California’s AB 979, signed into law September 30, 2020, requires public companies headquartered in California to have at least one board director who is from an “underrepresented community” – defined as “an individual who self-identifies as Black, African American, Hispanic, Latino, Asian, Pacific Islander, Native American, Native Hawaiian, or Alaska Native, or who self-identifies as gay, lesbian, bisexual, or transgender.” The law requires additional board members from underrepresented communities by the end of calendar 2022, depending on the total number of members on a company’s board. Companies that violate the law may be fined $100,000 for the first violation and $300,000 for subsequent violations.

AB 979 followed an earlier 2018 California law (SB 826), that required a public company headquartered in California to have at least one woman on its board of directors by the end of 2019, with future increases pegged to a company’s board size. A 2020 report from the California Partners Project found that while nearly 30% of public boards in California were all male in 2018, the figure decreased to less than 3% after the passage of SB 826 – an increase of 669 board seats filled by women.
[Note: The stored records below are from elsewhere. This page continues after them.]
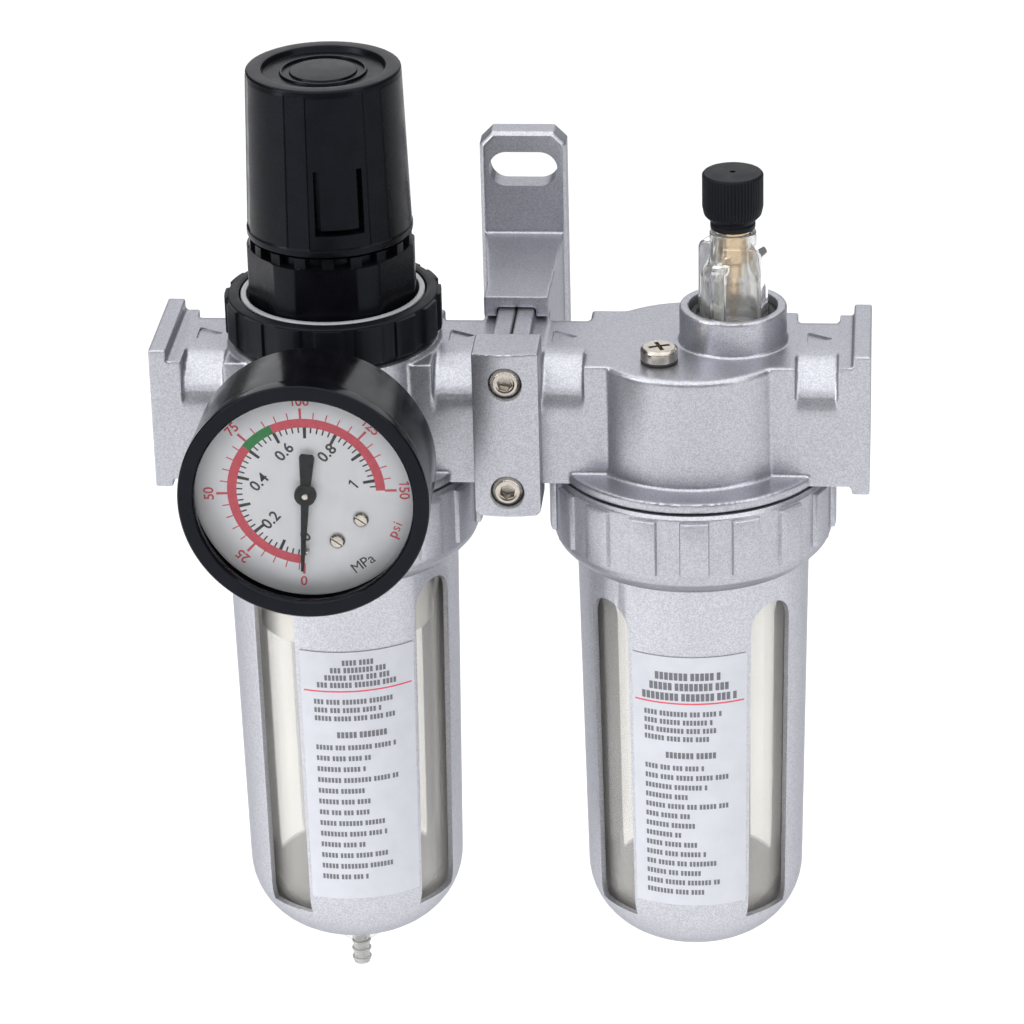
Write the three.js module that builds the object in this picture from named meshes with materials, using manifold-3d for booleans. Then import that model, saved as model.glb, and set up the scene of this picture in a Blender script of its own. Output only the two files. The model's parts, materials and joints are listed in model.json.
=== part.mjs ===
// Filter regulator lubricator: a filter regulator (left) and an oil mist lubricator (right), clamped
// flange to flange between a front clamp and a wall bracket. Millimetres, +Z up, +Y towards the wall.
// The origin lies on the bracket's wall face, at the height of the port axis, on the seam between the bodies.
import * as THREE from "three";
import { mergeVertices } from "three/addons/utils/BufferGeometryUtils.js";
import Module from "manifold-3d";

const wasm = await Module();
wasm.setup();

// Driving dimensions. Heights are above the port axis and depths are behind it.
const WALL_DEPTH = 58;
const FILTER_X = -41.5;
const LUBE_X = 41.5;
const GAP = 0.3;
const BODY_HALF = 41.35;
const PORT_R = 10.5;
const PORT_DEPTH = 17;
const FLANGE = { thick: 4.1, halfY: 16, halfZ: 17.2 };
const COLLAR_WIDE = 3.3;
const NECK = { halfY: 16, top: 14.2, bottom: -15.3, frontR: 12, backR: 6 };
const BODY_TOP = NECK.top + 0.1;
const FLOW_MARK = { fromAxis: 29.5, back: -2.9, tip: 3.2, halfY: 3.6, y: 2, deep: 0.5 };
const BLOCK = { halfX: 24.2, front: -16, back: 18 };
const BARREL_R = 24.75;
const SKIRT = { r: 32, top: -12.8, bottom: -15.3 };
const SPIGOT = { r: 28.9, bore: 25.2, bottom: -30.1, roof: -20 };
const SEAM_BORE_R = 7.5;
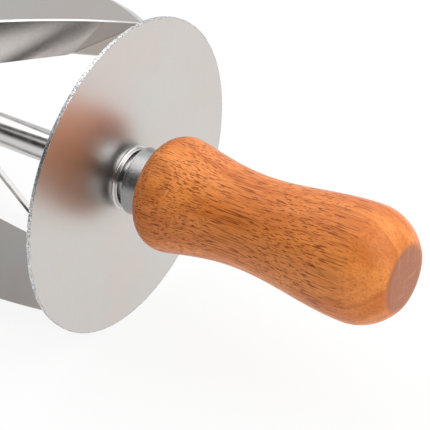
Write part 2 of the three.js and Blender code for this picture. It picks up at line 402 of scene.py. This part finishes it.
def end_grain(shader):
    """Colour of the flat on the handle's end: rays one way and rings the other."""
    rays = shader.noise(shader.per_mm(0.0, 0.12, 1.6), 2, 0.6)
    rings = shader.noise(shader.per_mm(0.0, 0.9, 0.06), 2, 0.6)
    lines = shader.math("MAXIMUM", shader.remap(rays, 0.55, 0.70), shader.remap(rings, 0.55, 0.72))
    return shader.mix(lines, END_GRAIN_DEEP, END_GRAIN_PALE)


def lacquered_beech():
    """Beech under clear lacquer: dark ray flecks and fine pores along the grain, and end grain."""
    shader = Shader("lacquered_beech", Coat_Weight=0.08, Coat_Roughness=0.2, Specular_IOR_Level=0.2)
    streak = shader.noise(shader.per_mm(0.05, 1.1, 1.1), 3, 0.6)
    along = shader.add("ShaderNodeSeparateXYZ", {0: shader.per_mm(1, 1, 1)})
    station = shader.math("ABSOLUTE", along.outputs[0])
    fade_start = HANDLE_END - FADE_START
    strength = shader.remap(station, fade_start, HANDLE_END - FADE_END, 1.0, FADED_SHARE)
    every_fleck = fleck_mask(shader, **FLECKS)
    every_pore = fleck_mask(shader, **PORES)
    flecks = shader.math("MULTIPLY", every_fleck, strength)
    pores = shader.math("MULTIPLY", every_pore, strength)

    wood = side_grain(shader, streak, pores, flecks)
    facet = shader.remap(station, HANDLE_END - END_GRAIN_START, HANDLE_END - END_GRAIN_FULL)
    shader.set("Base Color", shader.mix(facet, wood, end_grain(shader)))

    rough = shader.spread(streak, 0.34, 0.46)
    shader.set("Roughness", shader.math("ADD", rough, shader.math("MULTIPLY", flecks, 0.12)))
    sunk = shader.math("MULTIPLY", shader.math("MAXIMUM", flecks, pores), -1.0)
    shader.set("Normal", shader.bump(sunk, 0.02, shader.bump(streak, 0.015)))
    return shader.material


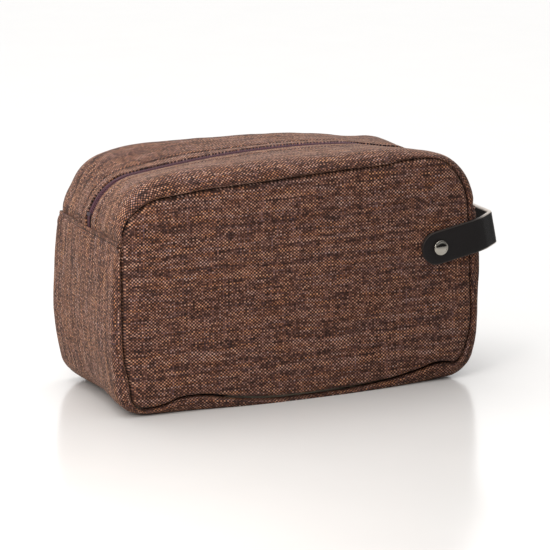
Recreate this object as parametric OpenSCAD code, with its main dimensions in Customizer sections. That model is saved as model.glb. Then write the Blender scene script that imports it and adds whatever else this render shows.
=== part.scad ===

New to measure against and likely a better yardstick for public and private companies alike is Maryland’s new corporate diversity law that includes multiple requirements for reporting diversity data.

Maryland House Bill 1210 requires specified businesses in the state to demonstrate either (1) diversity in their board or executive leadership or (2) support for “underrepresented communities” in their mission. The bill also requires a state equity report that compiles diversity data relating to corporate boards, leadership, and missions. Additionally, the bill requires a person that submits an annual report to the State Department of Assessments and Taxation to submit related diversity data.

(We will post a future blog article about both the California and Maryland laws, including discussing when these laws are challenged, if a reviewing court will find they violate the Equal Protection Clause of the U.S. Constitution and each State’s Constitution. We suggest such is likely the case as the Supreme Court found in Bakke, unless there is some regulatory fix to cure the quota problem.)

We have worked with companies that have utilized other race neutral measures that promote corporate diversity. For example, a model we have used multiple times is the SEC’s own internal self assessment tool for evaluating the diversity policies and practices of entities regulated by the agency.

Another example is “the Rooney Rule” used by the National Football League to address the significant lack of minority head coaches in the League. The rule requires teams to interview at least one minority candidate for a vacant head coach position. While maybe not efficacious today, at least one analysis showed the Rule had in the recent past increased diversity among coaches in the League.

And while not yet approved, we are assisting public companies understand the Nasdaq proposal filed with the SEC to adopt new listing rules related to board diversity and disclosure. If approved by the SEC, the new listing rules would require all companies listed on Nasdaq’s U.S. exchange “to publicly disclose consistent, transparent diversity statistics regarding their board of directors.” Additionally, the rules would require most Nasdaq-listed companies to have, or explain why they do not have, at least two diverse directors, including one who self-identifies as female and one who self-identifies as either an underrepresented minority or LGBTQ+.

So yes, governance is more than about shareholder value. Good governance is key to ESG.

As we await new federal statutory and regulatory action promised by the Biden Administration, today we provide legal and non-law solutions not only to mitigate ESG risk but also to work with businesses in order to maximize ESG opportunities and much of the efficacious low hanging fruit can be in matters of governance.

We are already preparing clients to thrive in the all but certain and fast approaching more prescriptive ESG regulatory framework.

There is no one right answer for each individual company on how to mitigate risks and maximize opportunities with respect to ESG governance issues. These are complex, evolving and, in some instances, highly charged issues, but businesses must act now.